◆ What the exercise asks ◆
The entries below contain a line with "for node, shape" and a line with "points = [vertex.co". Retype exactly everything from the first down to the second, both included, and nothing else.

◆ Supplied records ◆
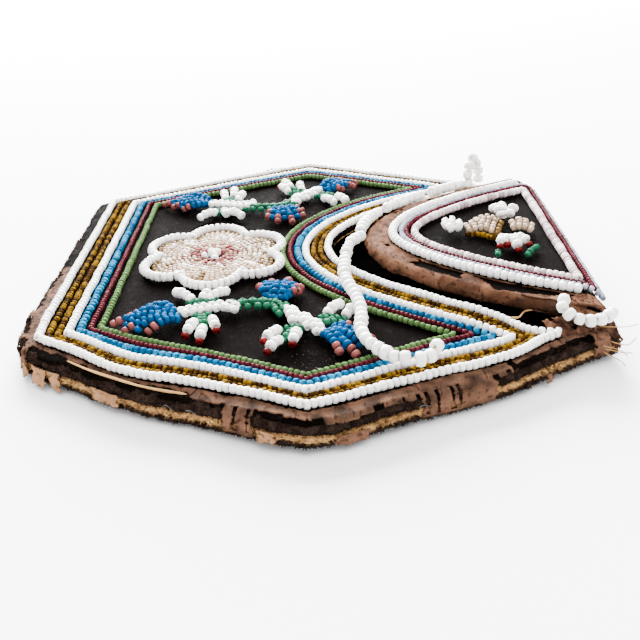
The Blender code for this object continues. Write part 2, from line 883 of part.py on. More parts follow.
def build_ribbons(material):
    left = (-LEFT_REACH, LEFT_HALF)
    peak = (0.0, PEAK_HALF)
    hinge = (HINGE_REACH, HINGE_HALF)
    body_ribbon("ribbon_left", material, (-LEFT_REACH, 0.0), left, (0.45, 0.85), -1)
    body_ribbon("ribbon_near_left", material, left, peak, (0.05, 0.27), -1)
    body_ribbon("ribbon_near_middle", material, left, peak, (0.74, 0.86), -1)
    body_ribbon("ribbon_near_right", material, peak, hinge, (0.30, 0.58), -1)
    body_ribbon("ribbon_near_corner", material, peak, hinge, (0.72, 0.86), -1)
    body_ribbon("ribbon_far", material, left, peak, (0.2, 0.75), 1)
    flap_ribbon(material)


# Flowers

def rosette_reach(angle, less):
    wave = abs(math.cos((angle - math.pi / ROSETTE_LOBES) * ROSETTE_LOBES / 2.0))
    return ROSETTE_IN + (ROSETTE_OUT - ROSETTE_IN) * wave ** 0.7 - less


def build_rosette(beads):
    count = ROSETTE_LOBES * LOBE_POINTS
    angles = [math.tau * k / count for k in range(count)]
    rim = [polar(ROSETTE, angle, rosette_reach(angle, 0.0)) for angle in angles]
    ridge("rosette_rim", beads["white"], rim, ROSETTE_RIM, front_top, True, height=PAD_HEIGHT)
    less = ROSETTE_RIM / 2.0 + 3.0 * GAP
    fill = [(angle, rosette_reach(angle, less)) for angle in angles]
    pad("rosette_petals", beads["crystal"], ROSETTE, fill, front_top, (1.0, 0.5, 0.0), ROSETTE_CENTRE + GAP)
    centre = [(math.tau * k / 12, ROSETTE_CENTRE) for k in range(12)]
    pad("rosette_centre", beads["pink"], ROSETTE, centre, front_top)


def build_branch(side, mirrored, beads):
    """The stem, buds and sprigs of one branch, drawn for the near side."""
    def at(x, y):
        return stretched(x, 2.0 * MOTIF_AXIS - y if mirrored else y)

    def star(name, colour, centre, core, tips, half_width):
        tips = [at(*tip) for tip in tips]
        outline = star_outline(at(*centre), core * FLOWER_SCALE, tips, half_width)
        pad(f"{side}_{name}", beads[colour], at(*centre), outline, front_top)

    def bar(name, colour, points, width):
        path = walked([at(*point) for point in points], ROW_STEP, False)
        ridge(f"{side}_{name}", beads[colour], path, width, front_top, False)

    star("collar_petals", "white", (-24.4, -28.2), SPRIG_CORE, [(-28.6, -24.4), (-20.3, -24.4)], PETAL_HALF)
    bar("stem", "green_stem", [(-24.4, -31.9), (-20.4, -32.4), (-12.0, -31.6), (-7.4, -32.2),
                               (-3.6, -35.8), (0.2, -40.0), (5.4, -41.2)], STEM_WIDTH)
    bar("white_stem", "white", [(-28.2, -35.4), (-15.4, -34.9)], WHITE_STEM_WIDTH)
    bar("white_diagonal", "white", [(-4.8, -39.2), (0.6, -45.8)], WHITE_STEM_WIDTH)
    star("sprig_left", "white", (-24.0, -39.0), SPRIG_CORE,
         [(-26.6, -47.2), (-22.9, -50.2), (-19.4, -45.8)], PETAL_HALF)
    star("sprig_middle", "white", (-4.6, -44.4), SPRIG_CORE,
         [(-9.8, -51.6), (-7.4, -55.6), (-3.0, -52.6)], PETAL_HALF)
    tip_x, tip_y = mouth_point(LEAF_ALONG, MOUTH_BORDER + LEAF_CLEARANCE)

    def leaf(x, y):
        far = tip_y + y * FLOWER_SCALE
        return tip_x + x * FLOWER_SCALE, far if mirrored else -far

    outline = star_outline(leaf(0.6, 5.9), SPRIG_CORE * FLOWER_SCALE, [leaf(-4.2, 0.7), leaf(0.0, 0.0)], PETAL_HALF)
    pad(f"{side}_leaf_pair", beads["white"], leaf(0.6, 5.9), outline, front_top)
    star("bud_left", "bud_blue", (-35.2, -38.2), 4.6,
         [(-37.6, -32.0), (-41.0, -34.8), (-42.4, -38.6), (-40.2, -41.4), (-36.0, -43.4)], BUD_TIP_HALF)
    star("bud_top", "bud_blue", (-8.0, -25.8), 3.8,
         [(-10.4, -20.6), (-7.4, -19.0), (-3.2, -20.8), (-2.2, -25.0)], BUD_TIP_HALF)
    star("bud_right", "bud_blue", (6.6, -50.4), 4.2,
         [(6.2, -57.0), (10.6, -56.8), (13.2, -53.0), (12.4, -48.6)], BUD_TIP_HALF)


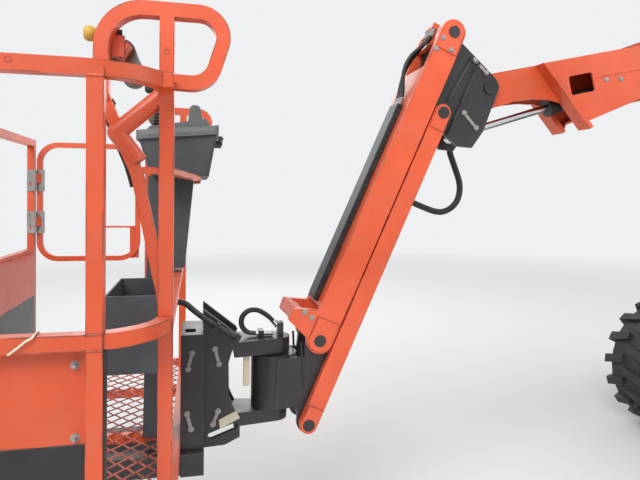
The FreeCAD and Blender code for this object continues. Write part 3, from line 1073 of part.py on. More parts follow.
make_all()
os.makedirs("parts", exist_ok=True)
for node, shape in NODES.items():
    placed = shape.copy()
    placed.translate(vec(-MIDDLE_X, 0, 0))
    placed.exportStep("parts/" + node + ".step")
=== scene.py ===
"""Articulating boom lift: finishes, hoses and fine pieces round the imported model, its camera and studio."""

import json
import math

import bmesh
import bpy
import numpy as np
from mathutils import Matrix, Vector


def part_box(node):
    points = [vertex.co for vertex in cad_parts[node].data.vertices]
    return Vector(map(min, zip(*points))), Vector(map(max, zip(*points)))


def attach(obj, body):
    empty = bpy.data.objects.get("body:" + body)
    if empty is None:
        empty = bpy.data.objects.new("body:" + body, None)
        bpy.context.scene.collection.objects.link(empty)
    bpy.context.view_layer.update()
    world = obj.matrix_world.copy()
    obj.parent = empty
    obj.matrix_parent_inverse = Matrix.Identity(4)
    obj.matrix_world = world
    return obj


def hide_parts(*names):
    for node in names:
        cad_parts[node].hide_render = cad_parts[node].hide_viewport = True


bl_info = {
    "name": "Articulating Boom Lift",
    "version": (1, 0, 0),
    "blender": (4, 5, 0),
    "location": "3D View > Sidebar > Boom Lift",
    "description": "Dresses the boom lift with its finishes, hoses, fasteners and controls",
    "category": "Object",
}

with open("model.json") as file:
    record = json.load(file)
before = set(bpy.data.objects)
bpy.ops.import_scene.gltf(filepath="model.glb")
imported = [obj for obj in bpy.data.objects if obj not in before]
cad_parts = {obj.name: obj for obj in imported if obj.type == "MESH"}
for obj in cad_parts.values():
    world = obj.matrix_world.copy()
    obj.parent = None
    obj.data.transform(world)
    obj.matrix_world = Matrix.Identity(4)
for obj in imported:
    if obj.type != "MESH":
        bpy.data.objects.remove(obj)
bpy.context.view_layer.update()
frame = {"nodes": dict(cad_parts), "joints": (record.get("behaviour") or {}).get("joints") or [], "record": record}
PIVOT = {joint["name"]: Vector(joint.get("pos_m", (0, 0, 0))) for joint in frame["joints"]}

# Pins of the boom's nose, the jib's two ends and the rotator
NOSE_PIN = PIVOT["platform_level"]
JIB_PIN = PIVOT["jib_lift"]
FOOT_PIN = PIVOT["jib_foot_turn"] + (PIVOT["jib_link_turn"] - JIB_PIN)
ROTATOR = PIVOT["platform_rotate"]
GATE_PIN = PIVOT["gate_swing"]

# Degrees by which the jib falls from level, and how far from the middle the padded sleeves start
JIB_DROP = 66.3
SLEEVE_INNER = 0.4067

# Camera as fitted to the photograph: place in metres, angles in degrees, lengths in its pixels
CAMERA_PLACE = (2.3623, 2.045, 1.505)
CAMERA_YAW = 77.44
CAMERA_PITCH = 1.16
CAMERA_ROLL = -0.67
IMAGE_WIDTH = 640.0
IMAGE_HEIGHT = 480.0
FOCAL_PIXELS = 553.03
AXIS_ROW = 207.38
SENSOR_WIDTH = 36.0

# Pale background, the rays that see it in place of the sky's light, and where the floor fades to it
BACKGROUND = (0.86, 0.87, 0.88)
SEEN_RAYS = ("Is Camera Ray", "Is Glossy Ray", "Is Transmission Ray")
FLOOR_FADE = (2.5, 13.0)
FLOOR_REACH = 120.0

# Radius to which poles and tube ends close before their points are merged
TIP = 1e-5
X_AXIS, Y_AXIS, Z_AXIS = (1, 0, 0), (0, 1, 0), (0, 0, 1)
BOTH_SIDES = ((1, "near"), (-1, "far"))


# Meshes

def around(count):
    """Equal angles once round, from 0."""
    return np.arange(count) * 2 * math.pi / count


def grid_faces(rows, columns, wrap_rows=False):
    """Quads between neighbouring rows and columns of a grid whose columns close to a ring."""
    i = np.arange(rows if wrap_rows else rows - 1)
    i, j = (a.ravel() for a in np.meshgrid(i, np.arange(columns), indexing="ij"))
    i2, j2 = (i + 1) % rows, (j + 1) % columns
    return np.stack([i * columns + j, i * columns + j2, i2 * columns + j2, i2 * columns + j], 1)


def unit(v):
    """A vector divided by its length."""
    v = np.asarray(v, float)
    return v / np.linalg.norm(v)


def square_to(direction):
    """Two unit vectors square to a direction and to each other."""
    d = unit(direction)
    side = unit(np.cross(d, (0.0, 0.0, 1.0) if abs(d[2]) < 0.9 else (1.0, 0.0, 0.0)))
    return side, np.cross(side, d)


def turned_part(profile, centre, axis, sides):
    """Surface of revolution: the profile's radius, height pairs carried round the axis."""
    profile = np.asarray(profile, float)
    u, v = square_to(axis)
    w = unit(axis)
    angle = around(sides)
    ring = np.cos(angle)[:, None] * u - np.sin(angle)[:, None] * v
    points = profile[:, None, :1] * ring[None] + profile[:, None, 1:] * w + np.asarray(centre, float)
    return points.reshape(-1, 3), grid_faces(len(profile), sides)


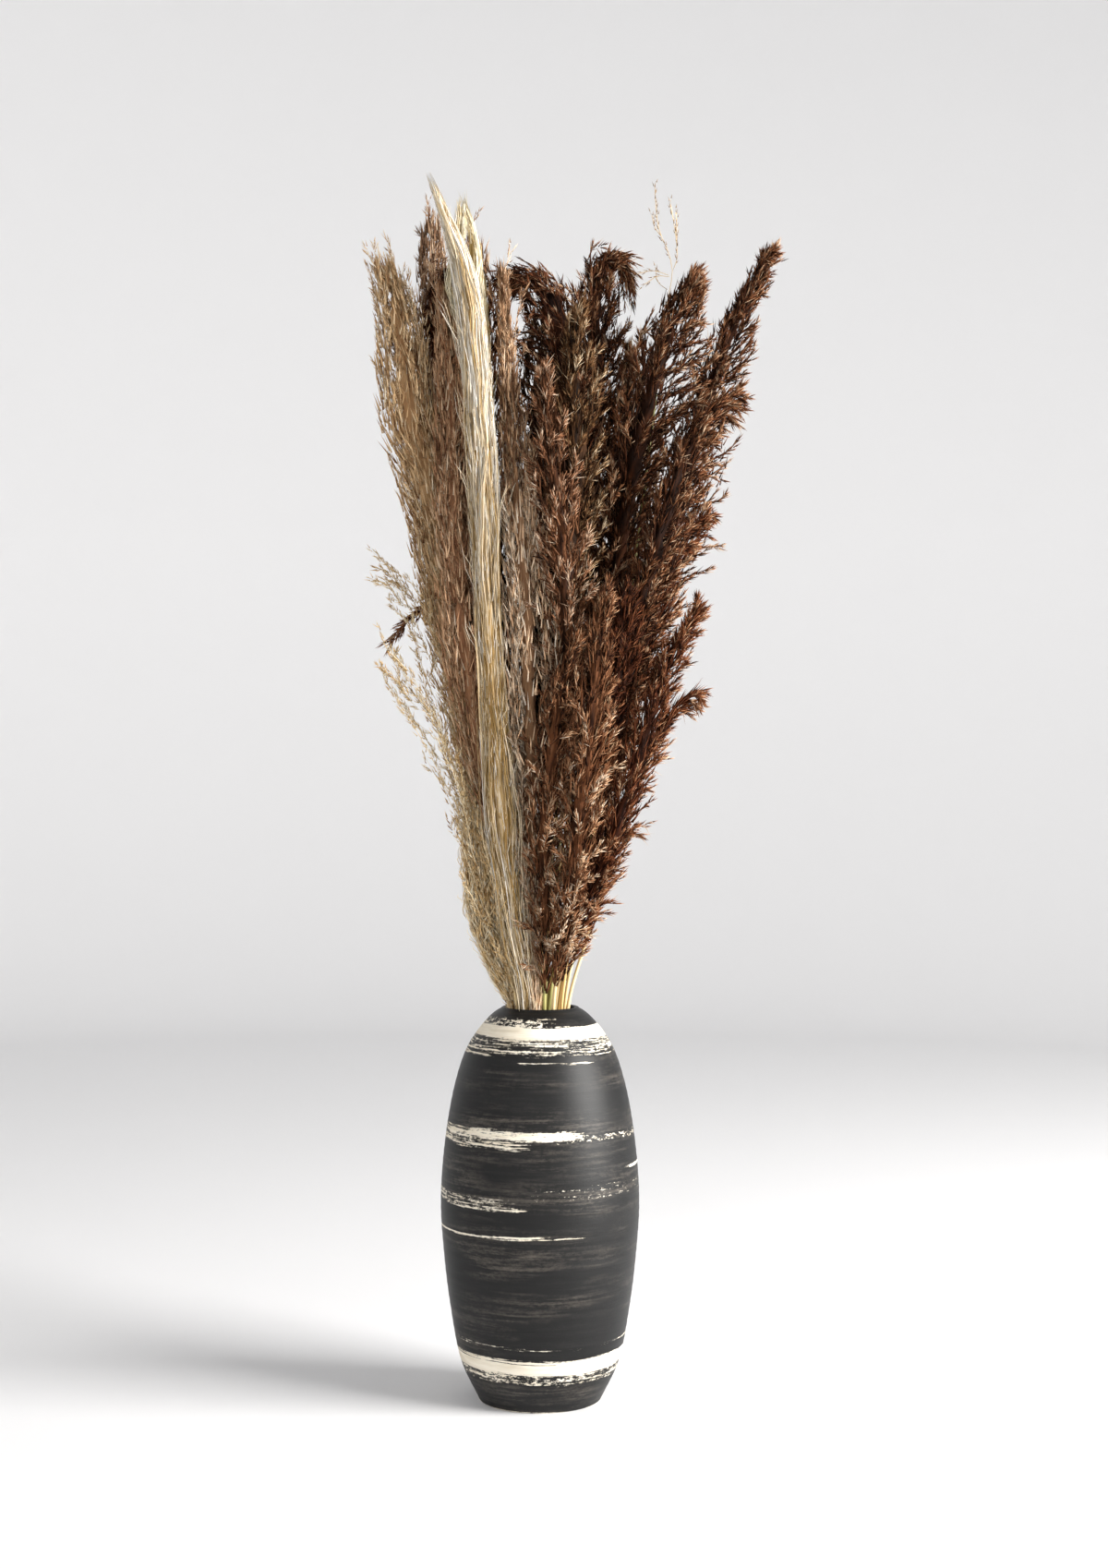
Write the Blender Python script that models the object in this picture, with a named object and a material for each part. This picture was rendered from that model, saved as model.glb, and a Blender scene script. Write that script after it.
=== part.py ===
"""Dried pampas grass and reed plumes standing in a tall stoneware vase.

The vase is a hollow turned solid. Each stalk is a bare stem, from the floor of the vase up
to where its plume begins, and a plume: a closed solid that follows the stalk's curve and
reaches the tips of its seed hairs. The stalks touch neither each other nor the vase.

Lengths in the tables are in millimetres; the objects are made in metres.
Origin: the centre of the vase's foot. +Z is up, -Y is the front.
"""
import bmesh
import bpy
import numpy as np

MM = 0.001

# Vase
HEIGHT = 350.0                 # foot to lip
FOOT_RADIUS = 55.0
BELLY_RADIUS = 89.0
LIP_RADIUS = 35.0
MOUTH_RADIUS = 31.0
WALL = 6.0
FLOOR = 8.0                    # thickness under the hollow
VASE_SIDES = 36

# Stalks
STEM_RADIUS = 2.2
STEM_TIP_RADIUS = 1.5          # where it enters the plume
GAP = 0.5                      # kept between any two pieces, and between stem and plume
FLOOR_SPREAD = 0.72            # the feet stand this much closer together than at the mouth
STEP = 8.0                     # distance between the points of a finely drawn route
STEM_SPACING = 110.0            # distance between the rings of a stem
PLUME_SPACING = 42.0           # and of a plume
HOOK_SPACING = 15.0            # and of a plume where it turns over sharply
STEM_BEVEL = 1                 # 6 sides
PLUME_BEVEL = 2                # 8 sides

# sRGB colour, roughness
FINISHES = {
    "stoneware": ((0.17, 0.17, 0.175), 0.62),
    "straw": ((0.80, 0.68, 0.46), 0.55),
    "tan": ((0.66, 0.54, 0.40), 0.80),
    "taupe": ((0.52, 0.43, 0.36), 0.80),
    "cream": ((0.86, 0.79, 0.63), 0.70),
    "brown": ((0.27, 0.17, 0.12), 0.80),
    "wisp": ((0.78, 0.68, 0.54), 0.75),
}

# How a plume's radius runs from its foot (0) to its tip (1), as shares of its widest radius.
FORMS = {
    "tan": ((0, 0.16), (0.12, 0.55), (0.35, 1.0), (0.65, 0.95), (0.85, 0.62), (1, 0.06)),
    "taupe": ((0, 0.16), (0.12, 0.55), (0.30, 1.0), (0.55, 0.62), (0.80, 0.48), (1, 0.06)),
    "cream": ((0, 0.25), (0.15, 0.80), (0.35, 0.75), (0.60, 1.0), (0.85, 0.80), (1, 0.10)),
    "brown": ((0, 0.14), (0.12, 0.50), (0.35, 0.95), (0.65, 1.0), (0.88, 0.70), (1, 0.06)),
    "wisp": ((0, 0.20), (0.30, 0.60), (0.65, 1.0), (0.90, 0.90), (1, 0.12)),
}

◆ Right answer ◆
for node, shape in NODES.items():
    placed = shape.copy()
    placed.translate(vec(-MIDDLE_X, 0, 0))
    placed.exportStep("parts/" + node + ".step")
=== scene.py ===
"""Articulating boom lift: finishes, hoses and fine pieces round the imported model, its camera and studio."""

import json
import math

import bmesh
import bpy
import numpy as np
from mathutils import Matrix, Vector


def part_box(node):
    points = [vertex.co for vertex in cad_parts[node].data.vertices]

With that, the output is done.